**What is being asked:**
Which lines below fall between the one containing "Model this object" and the one containing "length, +Z is up."? Repeat them exactly, counting both of those lines, and add nothing else.

**Dataset extract:**
——————————

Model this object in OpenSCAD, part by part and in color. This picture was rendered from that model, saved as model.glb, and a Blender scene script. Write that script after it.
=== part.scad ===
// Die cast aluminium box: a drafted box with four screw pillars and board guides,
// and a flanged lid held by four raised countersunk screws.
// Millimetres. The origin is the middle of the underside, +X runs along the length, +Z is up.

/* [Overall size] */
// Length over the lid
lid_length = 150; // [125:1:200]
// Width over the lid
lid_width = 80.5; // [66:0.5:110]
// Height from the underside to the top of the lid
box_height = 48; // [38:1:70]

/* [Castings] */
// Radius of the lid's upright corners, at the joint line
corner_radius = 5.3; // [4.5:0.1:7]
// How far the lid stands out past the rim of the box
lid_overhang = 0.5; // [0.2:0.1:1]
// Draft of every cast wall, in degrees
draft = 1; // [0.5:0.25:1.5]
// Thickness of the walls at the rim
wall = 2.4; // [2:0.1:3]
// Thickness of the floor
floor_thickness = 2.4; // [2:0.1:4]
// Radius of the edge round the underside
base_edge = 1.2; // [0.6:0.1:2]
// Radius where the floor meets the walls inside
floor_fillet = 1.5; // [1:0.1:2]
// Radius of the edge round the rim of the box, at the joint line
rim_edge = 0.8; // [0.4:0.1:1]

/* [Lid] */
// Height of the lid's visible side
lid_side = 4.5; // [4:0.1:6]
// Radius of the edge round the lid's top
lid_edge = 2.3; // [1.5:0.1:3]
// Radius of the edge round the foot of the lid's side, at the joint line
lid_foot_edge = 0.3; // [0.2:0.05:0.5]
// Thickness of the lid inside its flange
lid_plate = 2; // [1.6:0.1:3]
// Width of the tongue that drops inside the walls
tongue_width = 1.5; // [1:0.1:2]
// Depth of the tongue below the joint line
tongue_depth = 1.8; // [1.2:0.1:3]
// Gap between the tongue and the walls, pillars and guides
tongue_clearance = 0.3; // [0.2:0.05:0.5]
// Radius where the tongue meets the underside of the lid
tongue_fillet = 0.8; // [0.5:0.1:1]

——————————

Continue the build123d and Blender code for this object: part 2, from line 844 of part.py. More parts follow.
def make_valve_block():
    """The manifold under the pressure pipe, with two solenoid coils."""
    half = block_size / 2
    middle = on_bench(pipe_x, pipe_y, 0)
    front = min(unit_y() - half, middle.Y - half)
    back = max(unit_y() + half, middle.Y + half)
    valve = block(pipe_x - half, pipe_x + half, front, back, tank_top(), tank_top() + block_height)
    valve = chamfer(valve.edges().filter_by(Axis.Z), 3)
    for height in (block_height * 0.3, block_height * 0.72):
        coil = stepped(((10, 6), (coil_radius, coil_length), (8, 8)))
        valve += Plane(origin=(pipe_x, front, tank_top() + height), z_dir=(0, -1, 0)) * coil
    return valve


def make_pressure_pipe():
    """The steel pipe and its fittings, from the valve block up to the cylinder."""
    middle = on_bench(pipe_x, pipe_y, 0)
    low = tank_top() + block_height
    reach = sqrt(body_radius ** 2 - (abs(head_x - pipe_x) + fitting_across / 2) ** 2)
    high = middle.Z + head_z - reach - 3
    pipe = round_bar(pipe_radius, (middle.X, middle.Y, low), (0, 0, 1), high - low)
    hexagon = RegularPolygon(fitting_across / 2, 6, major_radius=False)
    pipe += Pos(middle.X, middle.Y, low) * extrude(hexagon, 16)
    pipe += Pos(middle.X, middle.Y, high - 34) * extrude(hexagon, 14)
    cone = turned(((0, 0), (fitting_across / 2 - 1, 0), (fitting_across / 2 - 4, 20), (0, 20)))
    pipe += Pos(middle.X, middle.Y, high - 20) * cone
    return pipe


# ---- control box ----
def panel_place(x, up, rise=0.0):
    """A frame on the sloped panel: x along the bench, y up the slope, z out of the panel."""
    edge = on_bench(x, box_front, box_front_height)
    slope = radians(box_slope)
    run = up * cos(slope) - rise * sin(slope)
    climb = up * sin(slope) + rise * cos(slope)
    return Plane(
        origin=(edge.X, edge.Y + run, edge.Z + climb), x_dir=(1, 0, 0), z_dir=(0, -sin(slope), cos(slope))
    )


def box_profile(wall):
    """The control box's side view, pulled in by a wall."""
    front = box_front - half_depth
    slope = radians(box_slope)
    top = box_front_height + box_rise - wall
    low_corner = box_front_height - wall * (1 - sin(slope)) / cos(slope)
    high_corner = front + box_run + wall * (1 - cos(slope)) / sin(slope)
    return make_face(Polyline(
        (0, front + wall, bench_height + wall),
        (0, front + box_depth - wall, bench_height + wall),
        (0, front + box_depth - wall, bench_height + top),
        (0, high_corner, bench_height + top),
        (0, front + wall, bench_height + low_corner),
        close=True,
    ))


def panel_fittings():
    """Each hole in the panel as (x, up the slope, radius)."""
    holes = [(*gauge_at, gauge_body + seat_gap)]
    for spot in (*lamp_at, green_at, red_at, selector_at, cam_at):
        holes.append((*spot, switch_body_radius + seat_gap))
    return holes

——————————

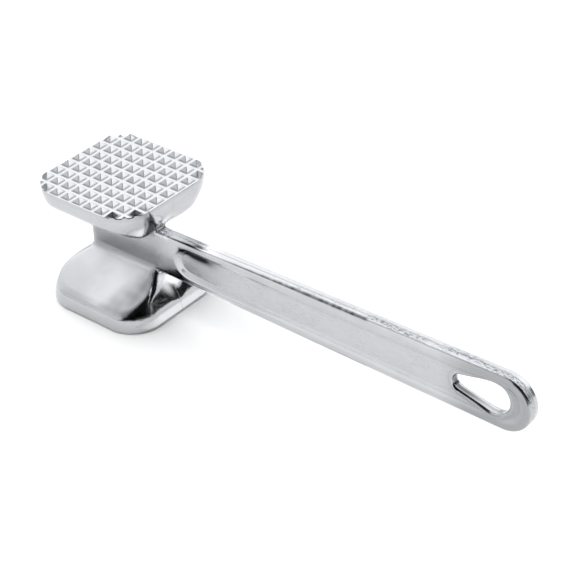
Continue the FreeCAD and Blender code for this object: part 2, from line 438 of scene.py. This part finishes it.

——————————

**Exercise output:**
Model this object in OpenSCAD, part by part and in color. This picture was rendered from that model, saved as model.glb, and a Blender scene script. Write that script after it.
=== part.scad ===
// Die cast aluminium box: a drafted box with four screw pillars and board guides,
// and a flanged lid held by four raised countersunk screws.
// Millimetres. The origin is the middle of the underside, +X runs along the length, +Z is up.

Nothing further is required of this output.